_Work to complete_: Write out, word for word, only the data from its first line to the line containing "return rod(AXIS_X, AXIS_Y, 3.4, 6.35, 10.05)".
———
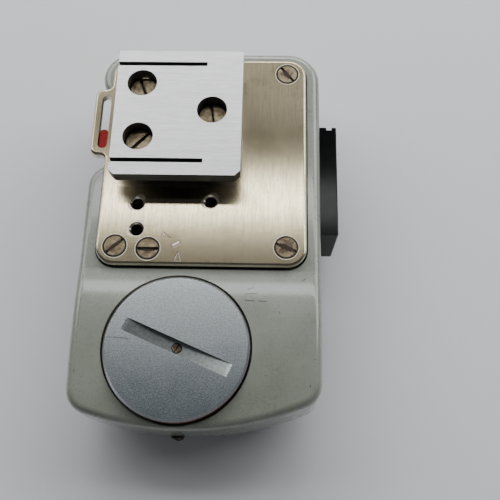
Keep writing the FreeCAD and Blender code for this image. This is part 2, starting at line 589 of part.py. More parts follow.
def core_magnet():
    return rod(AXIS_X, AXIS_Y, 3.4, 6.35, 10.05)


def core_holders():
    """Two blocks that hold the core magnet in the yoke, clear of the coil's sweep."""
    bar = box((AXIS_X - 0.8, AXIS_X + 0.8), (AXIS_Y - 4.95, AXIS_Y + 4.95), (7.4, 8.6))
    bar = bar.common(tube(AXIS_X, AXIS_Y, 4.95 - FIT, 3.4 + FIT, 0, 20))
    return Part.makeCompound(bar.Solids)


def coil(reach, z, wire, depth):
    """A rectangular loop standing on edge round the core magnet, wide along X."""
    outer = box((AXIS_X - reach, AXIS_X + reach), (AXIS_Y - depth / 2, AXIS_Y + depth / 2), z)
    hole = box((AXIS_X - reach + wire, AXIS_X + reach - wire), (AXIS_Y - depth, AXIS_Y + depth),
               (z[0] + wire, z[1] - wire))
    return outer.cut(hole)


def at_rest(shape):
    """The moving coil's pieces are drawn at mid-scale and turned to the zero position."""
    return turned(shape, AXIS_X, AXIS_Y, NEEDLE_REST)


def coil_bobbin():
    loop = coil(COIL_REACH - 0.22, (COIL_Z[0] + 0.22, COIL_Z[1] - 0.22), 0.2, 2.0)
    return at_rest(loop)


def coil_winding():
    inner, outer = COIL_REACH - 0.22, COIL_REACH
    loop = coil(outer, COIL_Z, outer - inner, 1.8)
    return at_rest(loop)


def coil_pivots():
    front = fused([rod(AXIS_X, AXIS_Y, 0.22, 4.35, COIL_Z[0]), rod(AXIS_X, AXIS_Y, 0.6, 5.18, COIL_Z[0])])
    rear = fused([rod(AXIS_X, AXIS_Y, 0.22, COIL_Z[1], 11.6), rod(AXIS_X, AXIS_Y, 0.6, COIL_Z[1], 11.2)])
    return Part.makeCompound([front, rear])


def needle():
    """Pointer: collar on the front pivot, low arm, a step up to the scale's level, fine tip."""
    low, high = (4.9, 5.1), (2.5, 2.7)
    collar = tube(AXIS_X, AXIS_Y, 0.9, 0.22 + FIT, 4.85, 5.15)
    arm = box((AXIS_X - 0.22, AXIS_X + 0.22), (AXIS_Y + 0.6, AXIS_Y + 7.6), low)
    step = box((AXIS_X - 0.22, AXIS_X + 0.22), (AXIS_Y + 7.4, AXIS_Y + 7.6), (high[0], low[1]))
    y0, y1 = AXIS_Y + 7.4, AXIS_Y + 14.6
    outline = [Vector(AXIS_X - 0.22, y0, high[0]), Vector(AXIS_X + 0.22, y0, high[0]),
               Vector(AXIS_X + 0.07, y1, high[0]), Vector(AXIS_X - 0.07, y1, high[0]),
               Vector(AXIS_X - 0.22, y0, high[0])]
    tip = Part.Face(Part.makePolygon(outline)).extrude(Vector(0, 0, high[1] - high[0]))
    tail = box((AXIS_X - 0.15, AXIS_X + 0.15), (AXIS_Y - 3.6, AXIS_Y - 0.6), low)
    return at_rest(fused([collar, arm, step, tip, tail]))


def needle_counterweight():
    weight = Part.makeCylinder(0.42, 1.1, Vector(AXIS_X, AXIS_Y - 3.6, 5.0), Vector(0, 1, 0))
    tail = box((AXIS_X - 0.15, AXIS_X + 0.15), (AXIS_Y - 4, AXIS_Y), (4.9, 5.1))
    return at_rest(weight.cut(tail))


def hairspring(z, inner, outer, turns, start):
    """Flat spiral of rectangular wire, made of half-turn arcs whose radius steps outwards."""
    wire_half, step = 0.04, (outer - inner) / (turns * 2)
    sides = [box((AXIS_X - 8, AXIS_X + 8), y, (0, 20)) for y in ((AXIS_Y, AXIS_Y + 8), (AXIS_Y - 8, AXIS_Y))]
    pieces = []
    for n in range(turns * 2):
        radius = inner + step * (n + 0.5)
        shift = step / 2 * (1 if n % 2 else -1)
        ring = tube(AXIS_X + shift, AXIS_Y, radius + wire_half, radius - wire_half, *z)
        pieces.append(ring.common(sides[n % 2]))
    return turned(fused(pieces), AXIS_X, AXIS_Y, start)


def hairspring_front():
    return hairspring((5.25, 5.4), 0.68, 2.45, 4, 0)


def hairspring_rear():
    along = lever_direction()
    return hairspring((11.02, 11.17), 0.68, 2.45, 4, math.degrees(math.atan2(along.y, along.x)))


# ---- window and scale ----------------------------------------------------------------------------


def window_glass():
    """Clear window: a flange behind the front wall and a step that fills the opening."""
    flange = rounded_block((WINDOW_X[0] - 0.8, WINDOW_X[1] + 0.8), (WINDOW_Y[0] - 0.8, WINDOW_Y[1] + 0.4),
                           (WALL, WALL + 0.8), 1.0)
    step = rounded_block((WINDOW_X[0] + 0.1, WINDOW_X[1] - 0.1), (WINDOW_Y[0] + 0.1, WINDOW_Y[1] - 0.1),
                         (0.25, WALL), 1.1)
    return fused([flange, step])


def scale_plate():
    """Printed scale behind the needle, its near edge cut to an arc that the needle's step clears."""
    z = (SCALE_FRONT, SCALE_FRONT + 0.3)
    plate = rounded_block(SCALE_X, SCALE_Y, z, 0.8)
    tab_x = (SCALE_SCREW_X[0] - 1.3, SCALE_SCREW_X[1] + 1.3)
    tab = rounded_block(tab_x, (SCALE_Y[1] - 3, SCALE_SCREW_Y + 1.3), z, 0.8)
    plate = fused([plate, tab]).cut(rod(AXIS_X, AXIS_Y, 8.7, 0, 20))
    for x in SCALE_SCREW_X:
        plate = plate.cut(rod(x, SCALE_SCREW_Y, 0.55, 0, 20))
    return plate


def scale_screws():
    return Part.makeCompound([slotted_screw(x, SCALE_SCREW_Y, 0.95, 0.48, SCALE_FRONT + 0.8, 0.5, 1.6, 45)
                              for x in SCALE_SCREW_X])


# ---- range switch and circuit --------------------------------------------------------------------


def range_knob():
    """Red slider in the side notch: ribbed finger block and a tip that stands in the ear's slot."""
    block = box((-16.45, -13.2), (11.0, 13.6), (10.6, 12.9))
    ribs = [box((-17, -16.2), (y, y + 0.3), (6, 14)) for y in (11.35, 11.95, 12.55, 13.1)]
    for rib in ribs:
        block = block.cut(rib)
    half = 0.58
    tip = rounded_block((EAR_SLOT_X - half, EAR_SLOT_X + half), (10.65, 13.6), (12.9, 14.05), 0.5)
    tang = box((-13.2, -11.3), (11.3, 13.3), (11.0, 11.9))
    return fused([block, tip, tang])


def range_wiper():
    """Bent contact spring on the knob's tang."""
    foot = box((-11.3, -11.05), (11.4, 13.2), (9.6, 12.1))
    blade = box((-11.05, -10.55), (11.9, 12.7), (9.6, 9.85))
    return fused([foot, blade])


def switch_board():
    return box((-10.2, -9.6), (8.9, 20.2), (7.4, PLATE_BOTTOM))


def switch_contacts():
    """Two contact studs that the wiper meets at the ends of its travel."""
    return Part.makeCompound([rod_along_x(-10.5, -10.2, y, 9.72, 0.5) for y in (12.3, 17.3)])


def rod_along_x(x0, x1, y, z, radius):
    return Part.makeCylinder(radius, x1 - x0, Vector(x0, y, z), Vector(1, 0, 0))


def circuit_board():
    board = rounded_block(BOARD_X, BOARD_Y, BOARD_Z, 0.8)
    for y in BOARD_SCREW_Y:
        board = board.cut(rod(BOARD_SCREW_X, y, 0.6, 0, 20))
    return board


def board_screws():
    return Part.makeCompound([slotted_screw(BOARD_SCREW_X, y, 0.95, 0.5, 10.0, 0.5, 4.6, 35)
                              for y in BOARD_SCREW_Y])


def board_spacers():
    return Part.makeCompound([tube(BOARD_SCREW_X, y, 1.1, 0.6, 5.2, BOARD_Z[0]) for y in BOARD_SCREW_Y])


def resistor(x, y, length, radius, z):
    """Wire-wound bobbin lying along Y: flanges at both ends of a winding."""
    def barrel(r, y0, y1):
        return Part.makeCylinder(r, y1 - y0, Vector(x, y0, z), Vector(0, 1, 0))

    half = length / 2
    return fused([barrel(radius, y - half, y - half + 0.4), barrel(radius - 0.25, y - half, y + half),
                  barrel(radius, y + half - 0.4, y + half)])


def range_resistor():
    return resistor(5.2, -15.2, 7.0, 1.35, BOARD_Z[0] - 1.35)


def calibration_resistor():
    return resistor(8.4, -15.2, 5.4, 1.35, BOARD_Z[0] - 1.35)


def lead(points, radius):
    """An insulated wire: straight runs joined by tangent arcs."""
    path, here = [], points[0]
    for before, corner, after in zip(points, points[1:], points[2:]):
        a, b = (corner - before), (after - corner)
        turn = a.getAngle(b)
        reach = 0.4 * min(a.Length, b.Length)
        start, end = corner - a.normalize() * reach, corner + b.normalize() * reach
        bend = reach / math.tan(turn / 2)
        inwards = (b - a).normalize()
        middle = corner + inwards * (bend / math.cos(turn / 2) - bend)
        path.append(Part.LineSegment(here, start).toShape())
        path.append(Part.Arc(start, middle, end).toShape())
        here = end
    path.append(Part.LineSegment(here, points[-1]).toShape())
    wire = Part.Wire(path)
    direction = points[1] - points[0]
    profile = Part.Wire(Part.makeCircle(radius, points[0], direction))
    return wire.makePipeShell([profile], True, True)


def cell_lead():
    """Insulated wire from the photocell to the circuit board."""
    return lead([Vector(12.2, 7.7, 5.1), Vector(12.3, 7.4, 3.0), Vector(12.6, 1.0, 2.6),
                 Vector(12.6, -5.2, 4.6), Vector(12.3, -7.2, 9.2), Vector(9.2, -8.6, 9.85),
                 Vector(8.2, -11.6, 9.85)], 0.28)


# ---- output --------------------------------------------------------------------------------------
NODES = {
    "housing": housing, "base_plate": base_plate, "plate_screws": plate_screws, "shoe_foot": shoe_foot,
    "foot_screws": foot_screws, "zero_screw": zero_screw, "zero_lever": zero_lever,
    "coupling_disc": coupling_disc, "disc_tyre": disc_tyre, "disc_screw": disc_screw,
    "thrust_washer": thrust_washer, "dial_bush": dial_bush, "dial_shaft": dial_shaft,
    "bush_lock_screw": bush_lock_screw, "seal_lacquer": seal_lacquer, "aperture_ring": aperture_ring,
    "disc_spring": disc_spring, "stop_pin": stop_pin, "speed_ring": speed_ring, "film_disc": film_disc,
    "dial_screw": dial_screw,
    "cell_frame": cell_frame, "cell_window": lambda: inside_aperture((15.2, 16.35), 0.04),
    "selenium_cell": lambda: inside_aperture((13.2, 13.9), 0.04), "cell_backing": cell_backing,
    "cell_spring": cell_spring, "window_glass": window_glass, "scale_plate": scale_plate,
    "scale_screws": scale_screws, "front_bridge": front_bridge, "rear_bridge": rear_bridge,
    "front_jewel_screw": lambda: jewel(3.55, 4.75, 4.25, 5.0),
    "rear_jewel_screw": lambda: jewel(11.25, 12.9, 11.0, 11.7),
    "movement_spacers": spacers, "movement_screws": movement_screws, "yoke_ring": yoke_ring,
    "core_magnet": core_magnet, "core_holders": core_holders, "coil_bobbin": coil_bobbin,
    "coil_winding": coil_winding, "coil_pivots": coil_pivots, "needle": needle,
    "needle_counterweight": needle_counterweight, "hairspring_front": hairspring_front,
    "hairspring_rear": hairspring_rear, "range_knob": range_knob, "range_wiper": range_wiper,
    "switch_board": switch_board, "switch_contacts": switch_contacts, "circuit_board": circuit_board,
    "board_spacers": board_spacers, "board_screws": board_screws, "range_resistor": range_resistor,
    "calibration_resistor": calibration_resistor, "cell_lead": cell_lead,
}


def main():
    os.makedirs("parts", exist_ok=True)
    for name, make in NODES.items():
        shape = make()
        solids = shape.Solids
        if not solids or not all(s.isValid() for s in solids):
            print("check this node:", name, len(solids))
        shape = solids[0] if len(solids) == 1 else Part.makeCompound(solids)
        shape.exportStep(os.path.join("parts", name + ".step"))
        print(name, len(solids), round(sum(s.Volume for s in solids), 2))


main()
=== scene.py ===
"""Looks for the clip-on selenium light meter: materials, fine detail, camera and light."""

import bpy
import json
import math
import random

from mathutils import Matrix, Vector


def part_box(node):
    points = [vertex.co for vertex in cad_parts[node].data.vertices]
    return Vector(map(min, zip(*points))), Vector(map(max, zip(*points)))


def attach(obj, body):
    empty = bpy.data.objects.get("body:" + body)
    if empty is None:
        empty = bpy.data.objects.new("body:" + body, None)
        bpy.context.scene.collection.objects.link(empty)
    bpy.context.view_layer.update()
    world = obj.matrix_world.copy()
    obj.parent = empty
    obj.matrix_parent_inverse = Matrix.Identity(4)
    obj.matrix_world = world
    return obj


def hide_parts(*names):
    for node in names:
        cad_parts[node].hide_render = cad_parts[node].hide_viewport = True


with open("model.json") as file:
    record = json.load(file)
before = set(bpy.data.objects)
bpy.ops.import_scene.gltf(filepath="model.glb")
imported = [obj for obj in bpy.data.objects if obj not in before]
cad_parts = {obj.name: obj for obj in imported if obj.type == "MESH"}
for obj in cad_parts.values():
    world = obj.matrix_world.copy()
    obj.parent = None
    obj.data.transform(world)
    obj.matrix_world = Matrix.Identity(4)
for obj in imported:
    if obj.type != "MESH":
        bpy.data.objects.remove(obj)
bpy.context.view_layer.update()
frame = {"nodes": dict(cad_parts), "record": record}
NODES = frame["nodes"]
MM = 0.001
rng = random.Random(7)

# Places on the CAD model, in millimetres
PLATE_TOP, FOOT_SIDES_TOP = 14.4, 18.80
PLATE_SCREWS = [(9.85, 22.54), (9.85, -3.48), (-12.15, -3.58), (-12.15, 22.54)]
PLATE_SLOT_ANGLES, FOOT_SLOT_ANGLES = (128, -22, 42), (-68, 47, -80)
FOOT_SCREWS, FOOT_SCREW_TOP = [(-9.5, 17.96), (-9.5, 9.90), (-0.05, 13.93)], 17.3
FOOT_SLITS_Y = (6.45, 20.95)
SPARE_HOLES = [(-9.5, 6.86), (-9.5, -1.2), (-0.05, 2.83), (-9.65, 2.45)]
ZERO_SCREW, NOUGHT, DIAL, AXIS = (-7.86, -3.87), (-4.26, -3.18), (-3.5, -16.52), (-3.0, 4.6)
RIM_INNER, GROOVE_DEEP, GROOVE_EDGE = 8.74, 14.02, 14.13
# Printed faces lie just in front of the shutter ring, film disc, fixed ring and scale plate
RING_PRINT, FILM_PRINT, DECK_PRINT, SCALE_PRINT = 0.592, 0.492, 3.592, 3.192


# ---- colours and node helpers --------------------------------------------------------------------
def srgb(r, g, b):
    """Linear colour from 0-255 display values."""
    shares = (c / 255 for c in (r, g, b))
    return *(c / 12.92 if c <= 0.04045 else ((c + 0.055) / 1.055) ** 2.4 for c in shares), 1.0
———
_Problem solution_:
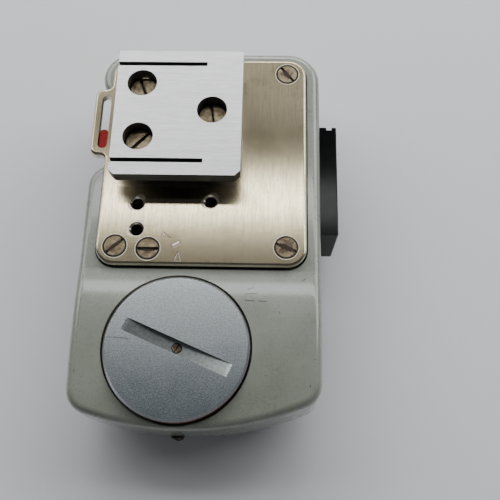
Keep writing the FreeCAD and Blender code for this image. This is part 2, starting at line 589 of part.py. More parts follow.
def core_magnet():
    return rod(AXIS_X, AXIS_Y, 3.4, 6.35, 10.05)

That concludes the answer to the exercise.